O caráter europeu e de vanguarda estilística, que na revista estava sempre presente, explicitou-se com formas e tons diferentes nos vários colaboradores mas, sem dúvida, não deixa de ser o seu elemento unificador. Além disso, entre os de Orpheu existem pequenos sub-grupos que receberam evidentes influências daquele ou de outro movimento europeu contemporâneo. Temos, por exemplo, o pequeno grupo formado por Álvaro de Campos (o da Ode Triunfal), por José de Almada Negreiros do Manifesto Anti-Dantas e da Cena do Ódio, por Sá-Carneiro de Manucure e por Santa Rita Pintor que poderia diretamente ser aproximado ao tom futurista da época. O que, afinal, é certa é a variedade e o dinamismo que todo o grupo dos ‘modernistas’ representou e ainda representa. Nenhum daqueles que assinou o primeiro número da revista ficou agarrado a um ideal estético fixo e imutável (com a relativa exceção de Sá-Carneiro que só viveu mais um ano). Todos evoluíram ou recuaram, o que é certo é que mudaram sem nunca deixarem de ser ‘os de Orpheu’.

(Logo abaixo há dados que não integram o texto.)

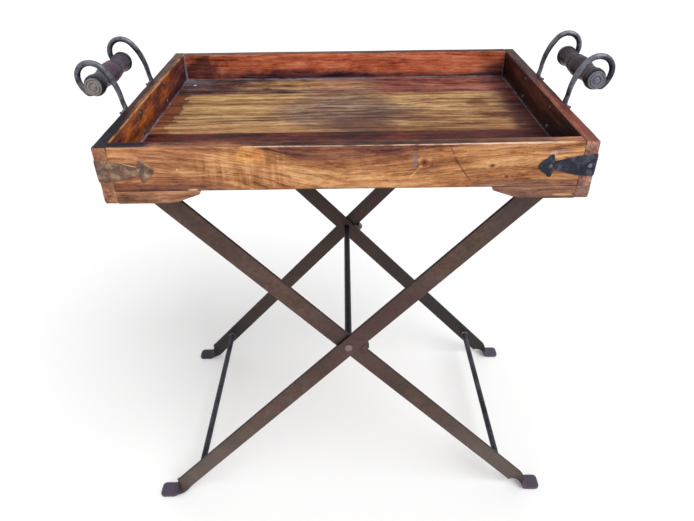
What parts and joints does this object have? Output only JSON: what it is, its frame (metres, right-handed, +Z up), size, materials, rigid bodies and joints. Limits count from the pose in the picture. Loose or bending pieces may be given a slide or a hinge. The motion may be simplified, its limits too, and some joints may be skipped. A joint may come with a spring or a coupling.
{
  "type": "folding tray table",
  "caption": "Rectangular wooden gallery tray with upright hooked end handles, resting on a cross-legged folding stand of flat iron bars.",
  "frame": {"origin": "on the ground, under the middle of the table", "axes": "+X along the tray, +Y from front to back, +Z up"},
  "size_m": [0.6844, 0.4076, 0.7268],
  "materials": {
    "front_board_wood": "waxed, worn edges",
    "wall_wood": "waxed, worn edges",
    "plank_wood": "weathered, waxed",
    "foot_wood": "worn",
    "turned_wood": "turned, dark stain",
    "strap_iron": "hammered, blackened",
    "nail_steel": "dull",
    "hook_iron": "forged, burnished",
    "leg_iron": "forged, brown patina",
    "rod_iron": "forged, dark"
  },
  "bodies": {
    "outer_frame": {"outer_front_leg": "leg_iron", "outer_back_leg": "leg_iron", "outer_top_rod": "rod_iron", "outer_lower_rod": "rod_iron"},
    "inner_frame": {"inner_front_leg": "leg_iron", "inner_back_leg": "leg_iron", "inner_top_rod": "rod_iron", "inner_lower_rod": "rod_iron", "front_stop_lug": "leg_iron", "back_stop_lug": "leg_iron", "pivot_rod": "rod_iron"},
    "tray": {"front_board": "front_board_wood", "back_board": "wall_wood", "left_end_board": "wall_wood", "right_end_board": "wall_wood", "front_plank": "plank_wood", "middle_plank": "plank_wood", "back_plank": "plank_wood", "left_cleat": "plank_wood", "right_cleat": "plank_wood", "left_foot_rail": "foot_wood", "right_foot_rail": "foot_wood", "front_left_bracket": "foot_wood", "front_right_bracket": "foot_wood", "back_left_bracket": "foot_wood", "back_right_bracket": "foot_wood", "front_left_strap": "strap_iron", "front_right_strap": "strap_iron", "back_left_strap": "strap_iron", "back_right_strap": "strap_iron", "strap_nails": "strap_iron", "corner_nails": "nail_steel", "underside_nails": "nail_steel", "handle_screws": "nail_steel", "handle_nuts": "nail_steel", "left_front_hook": "hook_iron", "right_front_hook": "hook_iron", "left_back_hook": "hook_iron", "right_back_hook": "hook_iron", "left_grip_rod": "hook_iron", "right_grip_rod": "hook_iron"},
    "left_grip": {"left_grip": "turned_wood", "left_ferrules": "hook_iron"},
    "right_grip": {"right_grip": "turned_wood", "right_ferrules": "hook_iron"}
  },
  "joints": [
    {"name": "stand_fold", "type": "hinge", "parent": "outer_frame", "child": "inner_frame", "pos_m": [0, 0, 0.34], "axis": [0, 1, 0], "range_deg": [0, 80]},
    {"name": "tray_lift", "type": "slide", "parent": "outer_frame", "child": "tray", "axis": [0, 0, 1], "range_m": [0, 0.392]},
    {"name": "left_grip_spin", "type": "hinge", "parent": "tray", "child": "left_grip", "pos_m": [-0.3215, -0.006, 0.693], "axis": [0, 1, 0], "continuous": true},
    {"name": "right_grip_spin", "type": "hinge", "parent": "tray", "child": "right_grip", "pos_m": [0.3215, -0.006, 0.693], "axis": [0, 1, 0], "continuous": true}
  ],
  "couplings": [
    {"joint": "tray_lift", "follows": "stand_fold", "m_per_rad": 0.28}
  ]
}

O símbolo deste contínuo mudar (excluindo Fernando Pessoa, a quem poderemos acrescentar o adjetivo ‘paralelo’) pode ser a figura de José de Almada Negreiros. Homem da Renascença, foi prosador, autor dramático, poeta, pintor e escultor. Como poeta, entre os de Orpheu, foi o mais primitivo por causa da forma simples, direta e talvez violenta com que os seus pensamentos tomaram forma. Sempre ao passo com o seu tempo foi influenciado pelo futurismo marinettiano antes, pelo de Álvaro de Campos depois e, finalmente, pelo Dadaísmo dos anos ’20, sem esquecer a paixão ocultista que dividira com Pessoa.